======== Extracted entries
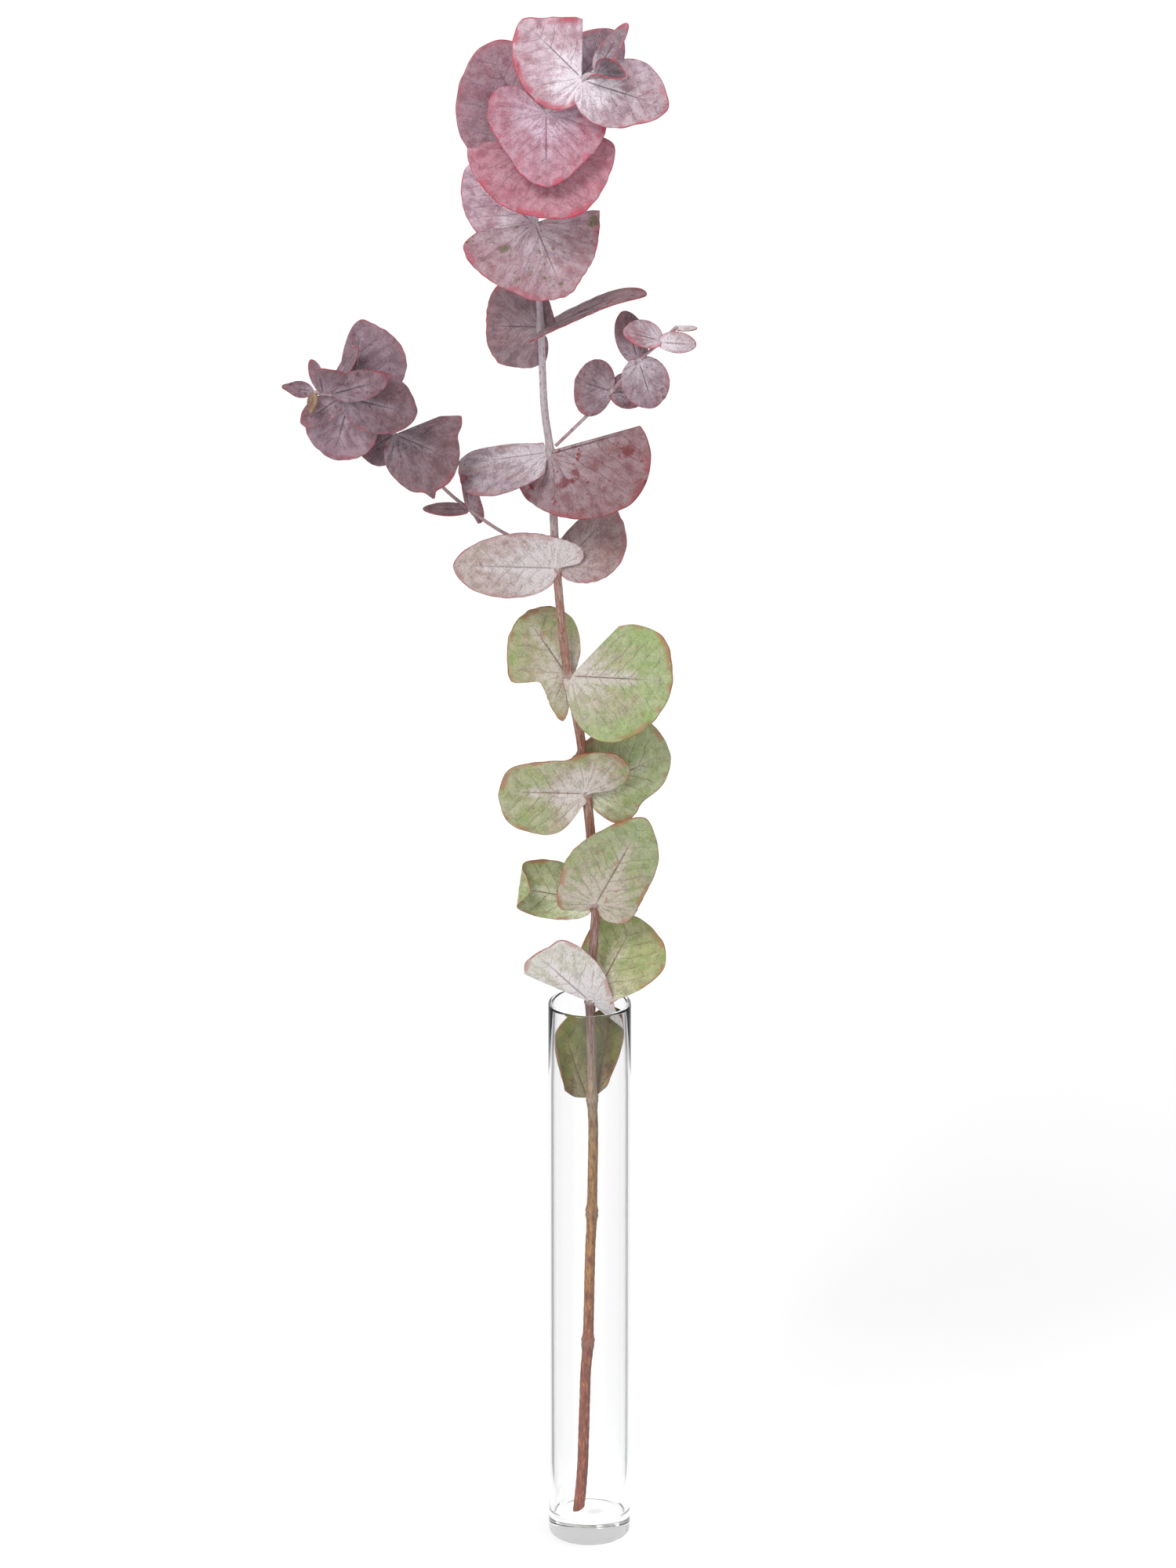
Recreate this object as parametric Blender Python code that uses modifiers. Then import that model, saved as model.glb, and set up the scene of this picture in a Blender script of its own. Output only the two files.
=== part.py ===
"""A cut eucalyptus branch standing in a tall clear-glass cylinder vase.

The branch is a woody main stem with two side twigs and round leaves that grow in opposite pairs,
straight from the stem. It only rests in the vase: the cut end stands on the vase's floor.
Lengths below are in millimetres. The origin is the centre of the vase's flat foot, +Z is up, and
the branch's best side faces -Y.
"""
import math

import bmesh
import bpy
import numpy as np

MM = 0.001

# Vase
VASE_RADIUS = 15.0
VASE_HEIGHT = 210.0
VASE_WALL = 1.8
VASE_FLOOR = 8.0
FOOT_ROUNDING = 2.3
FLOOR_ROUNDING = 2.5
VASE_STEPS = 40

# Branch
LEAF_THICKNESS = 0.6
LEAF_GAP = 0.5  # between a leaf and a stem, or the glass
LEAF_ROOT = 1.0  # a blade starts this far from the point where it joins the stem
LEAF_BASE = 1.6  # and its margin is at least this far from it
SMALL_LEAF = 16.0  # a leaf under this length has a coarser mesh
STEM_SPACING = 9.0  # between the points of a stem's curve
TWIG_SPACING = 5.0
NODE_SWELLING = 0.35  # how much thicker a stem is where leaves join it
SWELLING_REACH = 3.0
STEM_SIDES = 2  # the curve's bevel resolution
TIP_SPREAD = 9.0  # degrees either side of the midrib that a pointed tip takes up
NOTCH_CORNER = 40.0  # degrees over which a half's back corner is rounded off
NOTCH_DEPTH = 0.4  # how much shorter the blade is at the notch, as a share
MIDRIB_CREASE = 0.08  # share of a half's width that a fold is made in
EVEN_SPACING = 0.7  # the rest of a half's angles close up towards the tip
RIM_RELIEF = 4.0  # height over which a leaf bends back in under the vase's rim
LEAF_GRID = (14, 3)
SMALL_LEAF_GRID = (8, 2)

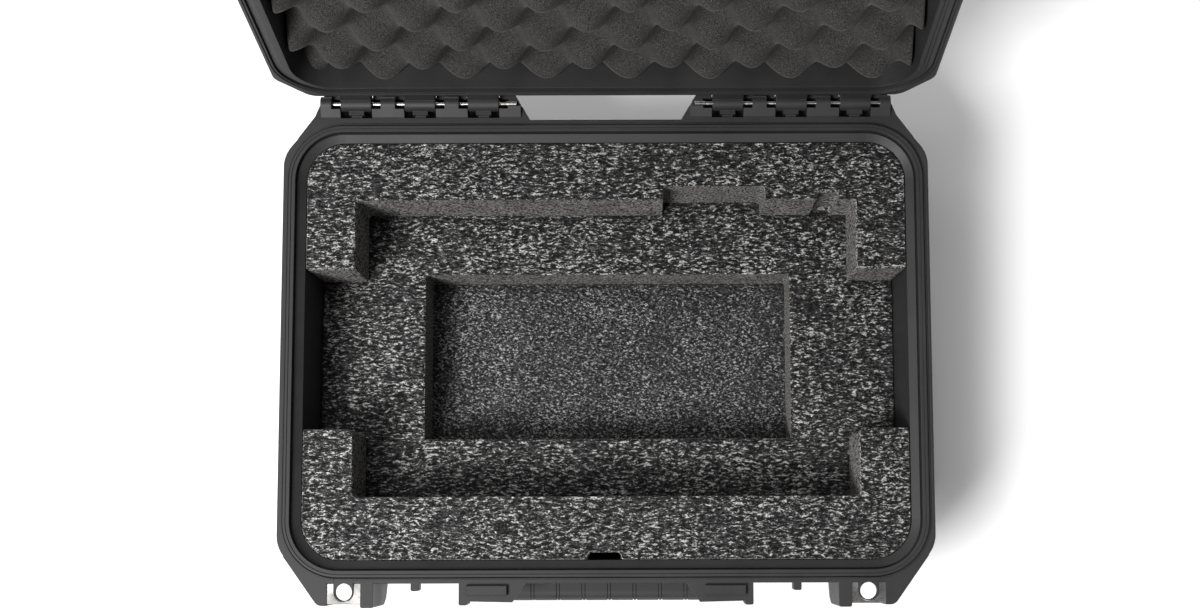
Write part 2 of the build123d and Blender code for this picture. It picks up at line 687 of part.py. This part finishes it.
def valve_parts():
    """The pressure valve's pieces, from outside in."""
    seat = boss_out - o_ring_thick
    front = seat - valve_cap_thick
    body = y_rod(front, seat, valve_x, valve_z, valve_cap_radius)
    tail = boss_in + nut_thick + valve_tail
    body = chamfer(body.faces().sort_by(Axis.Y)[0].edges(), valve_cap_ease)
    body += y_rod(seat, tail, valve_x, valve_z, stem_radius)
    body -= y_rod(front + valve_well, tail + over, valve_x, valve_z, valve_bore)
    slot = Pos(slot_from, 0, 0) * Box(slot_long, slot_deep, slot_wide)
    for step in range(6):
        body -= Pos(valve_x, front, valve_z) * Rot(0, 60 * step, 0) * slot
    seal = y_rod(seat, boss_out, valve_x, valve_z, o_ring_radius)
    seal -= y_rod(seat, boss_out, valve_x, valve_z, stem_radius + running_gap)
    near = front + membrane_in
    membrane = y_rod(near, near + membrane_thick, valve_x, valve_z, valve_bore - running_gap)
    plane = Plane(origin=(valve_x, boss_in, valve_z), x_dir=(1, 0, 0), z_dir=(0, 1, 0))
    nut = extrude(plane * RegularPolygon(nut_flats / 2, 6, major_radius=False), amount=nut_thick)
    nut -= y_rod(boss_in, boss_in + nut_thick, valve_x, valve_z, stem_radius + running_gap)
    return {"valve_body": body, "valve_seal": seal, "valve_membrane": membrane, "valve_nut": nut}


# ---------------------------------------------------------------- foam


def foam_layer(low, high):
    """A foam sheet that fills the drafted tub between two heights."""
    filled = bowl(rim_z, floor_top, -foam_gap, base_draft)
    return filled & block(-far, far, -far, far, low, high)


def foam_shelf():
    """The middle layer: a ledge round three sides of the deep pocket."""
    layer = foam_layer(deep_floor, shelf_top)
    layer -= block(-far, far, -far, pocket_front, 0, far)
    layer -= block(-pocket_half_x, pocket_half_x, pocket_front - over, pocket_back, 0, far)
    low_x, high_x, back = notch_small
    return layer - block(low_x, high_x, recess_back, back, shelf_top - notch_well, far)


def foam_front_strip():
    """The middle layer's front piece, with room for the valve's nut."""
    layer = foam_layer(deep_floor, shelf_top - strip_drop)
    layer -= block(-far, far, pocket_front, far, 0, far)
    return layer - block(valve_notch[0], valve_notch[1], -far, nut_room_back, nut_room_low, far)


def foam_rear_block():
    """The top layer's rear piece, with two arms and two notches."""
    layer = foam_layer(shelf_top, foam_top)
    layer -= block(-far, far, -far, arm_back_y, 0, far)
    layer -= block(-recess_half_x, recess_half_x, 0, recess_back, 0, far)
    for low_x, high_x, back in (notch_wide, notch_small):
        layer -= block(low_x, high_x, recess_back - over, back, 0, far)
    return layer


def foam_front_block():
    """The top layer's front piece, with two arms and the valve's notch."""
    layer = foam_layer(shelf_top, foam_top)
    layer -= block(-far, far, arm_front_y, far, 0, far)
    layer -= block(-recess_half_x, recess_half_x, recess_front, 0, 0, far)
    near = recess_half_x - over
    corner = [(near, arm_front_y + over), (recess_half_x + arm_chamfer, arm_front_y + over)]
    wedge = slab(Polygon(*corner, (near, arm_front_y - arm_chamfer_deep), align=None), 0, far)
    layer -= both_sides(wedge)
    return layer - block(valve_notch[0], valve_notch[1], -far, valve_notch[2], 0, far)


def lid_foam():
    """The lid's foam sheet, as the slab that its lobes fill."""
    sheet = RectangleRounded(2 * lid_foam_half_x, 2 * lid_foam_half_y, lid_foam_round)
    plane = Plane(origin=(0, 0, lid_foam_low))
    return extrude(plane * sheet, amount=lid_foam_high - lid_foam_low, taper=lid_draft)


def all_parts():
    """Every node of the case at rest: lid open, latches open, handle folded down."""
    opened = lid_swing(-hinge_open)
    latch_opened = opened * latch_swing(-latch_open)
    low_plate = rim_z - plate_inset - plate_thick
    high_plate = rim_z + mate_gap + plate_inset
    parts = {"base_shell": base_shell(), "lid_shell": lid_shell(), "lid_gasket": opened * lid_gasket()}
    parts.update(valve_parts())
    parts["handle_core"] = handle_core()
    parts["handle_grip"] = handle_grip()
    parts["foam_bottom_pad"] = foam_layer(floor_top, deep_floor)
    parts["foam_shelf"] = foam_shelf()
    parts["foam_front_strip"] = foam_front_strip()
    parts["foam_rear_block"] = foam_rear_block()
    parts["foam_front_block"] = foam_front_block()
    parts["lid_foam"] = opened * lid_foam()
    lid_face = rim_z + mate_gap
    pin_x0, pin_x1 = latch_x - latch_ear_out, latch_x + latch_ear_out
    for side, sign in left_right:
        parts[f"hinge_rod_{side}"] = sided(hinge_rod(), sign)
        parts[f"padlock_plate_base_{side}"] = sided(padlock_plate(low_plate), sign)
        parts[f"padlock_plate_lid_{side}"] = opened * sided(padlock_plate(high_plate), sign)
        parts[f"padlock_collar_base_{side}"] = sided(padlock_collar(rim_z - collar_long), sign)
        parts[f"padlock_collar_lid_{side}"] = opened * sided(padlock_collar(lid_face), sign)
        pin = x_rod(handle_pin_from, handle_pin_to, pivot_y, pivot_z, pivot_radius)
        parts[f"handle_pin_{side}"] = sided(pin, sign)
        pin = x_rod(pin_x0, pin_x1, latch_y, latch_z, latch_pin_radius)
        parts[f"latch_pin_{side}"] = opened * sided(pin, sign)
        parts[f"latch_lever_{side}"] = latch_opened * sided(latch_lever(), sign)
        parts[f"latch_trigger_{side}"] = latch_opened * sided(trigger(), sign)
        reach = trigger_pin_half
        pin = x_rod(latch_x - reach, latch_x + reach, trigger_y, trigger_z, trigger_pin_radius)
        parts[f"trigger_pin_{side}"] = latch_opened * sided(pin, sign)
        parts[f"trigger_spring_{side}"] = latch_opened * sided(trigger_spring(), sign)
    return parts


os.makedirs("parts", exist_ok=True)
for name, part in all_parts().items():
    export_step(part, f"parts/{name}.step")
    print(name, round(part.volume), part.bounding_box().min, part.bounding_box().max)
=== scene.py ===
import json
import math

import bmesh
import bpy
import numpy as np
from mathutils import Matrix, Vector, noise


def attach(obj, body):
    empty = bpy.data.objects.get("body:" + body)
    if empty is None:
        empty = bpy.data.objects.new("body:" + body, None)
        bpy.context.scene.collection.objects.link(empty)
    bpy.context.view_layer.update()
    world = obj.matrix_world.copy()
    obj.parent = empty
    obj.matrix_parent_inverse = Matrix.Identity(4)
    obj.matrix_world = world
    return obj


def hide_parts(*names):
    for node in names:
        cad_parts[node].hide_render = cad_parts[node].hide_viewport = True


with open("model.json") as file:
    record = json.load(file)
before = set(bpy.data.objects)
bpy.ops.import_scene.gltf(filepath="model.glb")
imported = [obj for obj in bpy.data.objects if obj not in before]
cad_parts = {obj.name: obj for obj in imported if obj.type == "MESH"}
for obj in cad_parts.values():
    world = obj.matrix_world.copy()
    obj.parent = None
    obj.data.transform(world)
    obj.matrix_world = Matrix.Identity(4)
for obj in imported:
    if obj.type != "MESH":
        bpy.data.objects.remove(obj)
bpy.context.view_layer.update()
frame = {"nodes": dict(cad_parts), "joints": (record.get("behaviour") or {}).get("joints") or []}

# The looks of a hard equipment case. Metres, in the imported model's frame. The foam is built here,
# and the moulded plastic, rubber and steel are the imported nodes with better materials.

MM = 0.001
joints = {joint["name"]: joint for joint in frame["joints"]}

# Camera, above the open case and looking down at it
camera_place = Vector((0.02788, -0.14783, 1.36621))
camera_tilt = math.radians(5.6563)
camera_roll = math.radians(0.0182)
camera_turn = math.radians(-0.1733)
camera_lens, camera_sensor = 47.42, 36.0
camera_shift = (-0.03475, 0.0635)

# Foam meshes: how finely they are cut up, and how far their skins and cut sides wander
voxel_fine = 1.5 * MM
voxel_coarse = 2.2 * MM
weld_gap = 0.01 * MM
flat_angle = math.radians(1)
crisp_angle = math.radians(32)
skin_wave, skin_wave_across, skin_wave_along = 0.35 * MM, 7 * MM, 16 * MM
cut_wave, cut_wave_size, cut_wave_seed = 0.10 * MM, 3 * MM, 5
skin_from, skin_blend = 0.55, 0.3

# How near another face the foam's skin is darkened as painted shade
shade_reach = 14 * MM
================
What the task asks -
Your task is to give again the lines from the one containing "reach = trigger_pin_half" to the one containing "bpy.context.scene.collection.objects.link(empty)", both lines included, exactly and without anything added.

Solution to this exercise -
        reach = trigger_pin_half
        pin = x_rod(latch_x - reach, latch_x + reach, trigger_y, trigger_z, trigger_pin_radius)
        parts[f"trigger_pin_{side}"] = latch_opened * sided(pin, sign)
        parts[f"trigger_spring_{side}"] = latch_opened * sided(trigger_spring(), sign)
    return parts


os.makedirs("parts", exist_ok=True)
for name, part in all_parts().items():
    export_step(part, f"parts/{name}.step")
    print(name, round(part.volume), part.bounding_box().min, part.bounding_box().max)
=== scene.py ===
import json
import math

import bmesh
import bpy
import numpy as np
from mathutils import Matrix, Vector, noise


def attach(obj, body):
    empty = bpy.data.objects.get("body:" + body)
    if empty is None:
        empty = bpy.data.objects.new("body:" + body, None)
        bpy.context.scene.collection.objects.link(empty)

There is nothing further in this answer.